Finalmente, como quarto ponto, a Comissão estabeleceu que a investigação também não permitiu justificar que os médicos tenham agido de forma adequada, de acordo com as circunstâncias específicas que o estado e o desenvolvimento da gravidez justificavam. Nesse sentido, as perícias praticadas nesta matéria e as referências explícitas nelas contidas relativas ao fato de a atenção prestada não ter sido adequada não resultaram desvirtuadas.

Diante do exposto anteriormente, a CIDH concluiu que o Estado argentino não demonstrou ter agido de maneira diligente e adotado as medidas que eram razoavelmente requeridas para salvaguardar os direitos da vítima. Tais omissões se verificaram a pesar do dever especial que o Estado tinha de proteger os direitos da senhora Britez em sua condição de mulher gestante, que como foi indicado, requer a adoção de medidas específicas em razão de sua condição de mulher e situação de gravidez.

Por outro lado, a Comissão destacou que, nas diversas instâncias judiciais, assim como nas perícias realizadas, enfatizou-se a impossibilidade de conhecer com certeza a causa da morte, dado que a autopsia não foi realizada imediatamente após a vítima vir a óbito. Além disso, as decisões a nível interno, tanto no âmbito penal quanto no âmbito civil, estiveram baseadas principalmente no resultado das perícias que foram realizadas com a informação contida no prontuário médico. A Comissão observou a este respeito que os familiares da senhora Britez questionaram a validade do referido prontuário em diversas ocasiões, informando, detalhadamente, que apresentava evidências de ter sido adulterado. Não obstante, a Comissão não constatou a existência de qualquer linha de investigação especificamente destinada a esclarecer efetivamente se o prontuário estava adulterado ou não, mesmo sendo essa uma prova relevante dado que foi a base das perícias e, posteriormente, das decisões judiciais nas quais se considerou não contar com elementos suficientes para determinar responsabilidades pela morte da senhora Cristina Britez Arce. A Comissão advertiu também que os processos penal e civil não foram realizados dentro de um prazo razoável.

Finalmente, em razão do sofrimento e falta de certeza sobre a causa do óbito, assim como da demora nas investigações, a Comissão considerou que o Estado violou o direito à integridade pessoal dos familiares da senhora Britez Arce. 

Em base a tudo o que foi colocado, a Comissão concluiu que o Estado é responsável pela violação dos direitos consagrados nos artigos 4.1 (vida), 5.1 (integridade física), 8.1 (garantias judiciais), 25.1 (proteção judicial) e 26 (saúde), da Convenção Americana, em relação com as obrigações estabelecidas no artigo 1.1 do mesmo instrumento, assim como pela violação do artigo 7 (deveres dos Estados) da Convenção de Belém Do Pará. Adicionalmente, a CIDH concluiu a responsabilidade do Estado da Argentina por uma violação à integridade física do filho e da filha de Cristina Britez Arce. 
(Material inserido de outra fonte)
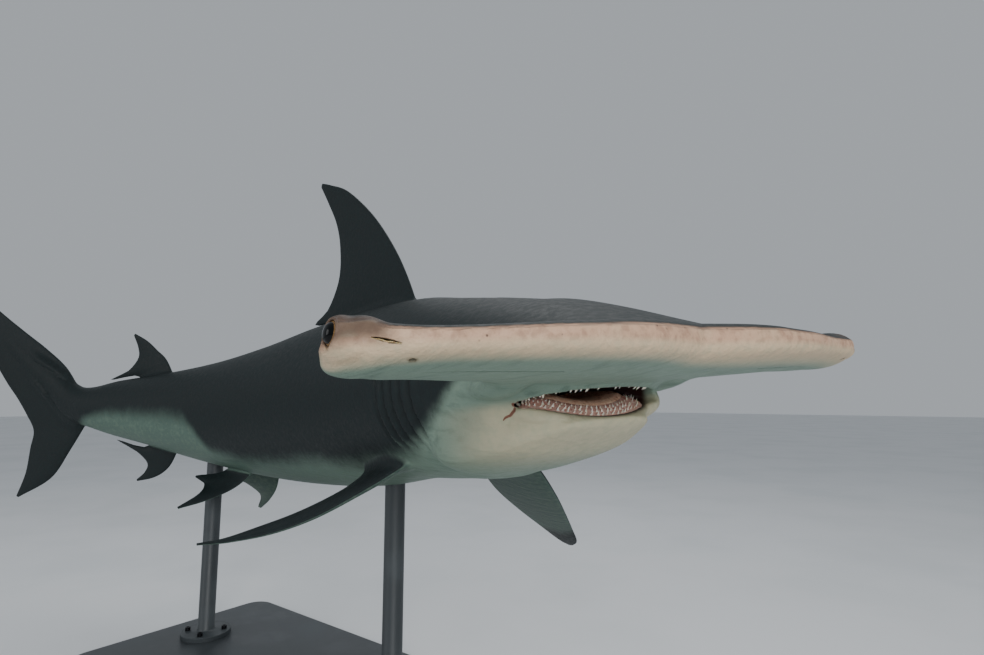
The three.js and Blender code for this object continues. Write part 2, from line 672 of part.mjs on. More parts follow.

Em seu Relatório de Mérito a Comissão recomendou ao Estado: 

1. Reparar integralmente as violações de direitos humanos declaradas no relatório de mérito tanto no aspecto material como no imaterial. O Estado deverá adotar as medidas de compensação econômica e satisfação em favor dos familiares da vítima, identificados no relatório de mérito.

2. Providenciar as medidas de atenção em saúde mental que Ezequiel Martín e Vanina Verónica Avaro requererem, caso seja essa a sua vontade e de forma acordada.

3. Providenciar as medidas de capacitação necessárias, com o fim de que os/as trabalhadores/as da saúde que atendam mulheres grávidas e/ou em situação de parto, tanto em hospitais públicos quanto privados, conheçam os estândares estabelecidos no relatório.

A CIDH é um órgão principal e autônomo da Organização dos Estados Americanos (OEA), cujo mandato surge a partir da Carta da OEA e da Convenção Americana sobre Direitos Humanos. A Comissão Interamericana tem como mandato promover a observância e defesa dos direitos humanos na região e atua como órgão consultivo da OEA na temática. A CIDH é composta por sete membros independentes, que são eleitos pela Assembleia Geral da OEA a título pessoal, sem representarem seus países de origem ou de residência.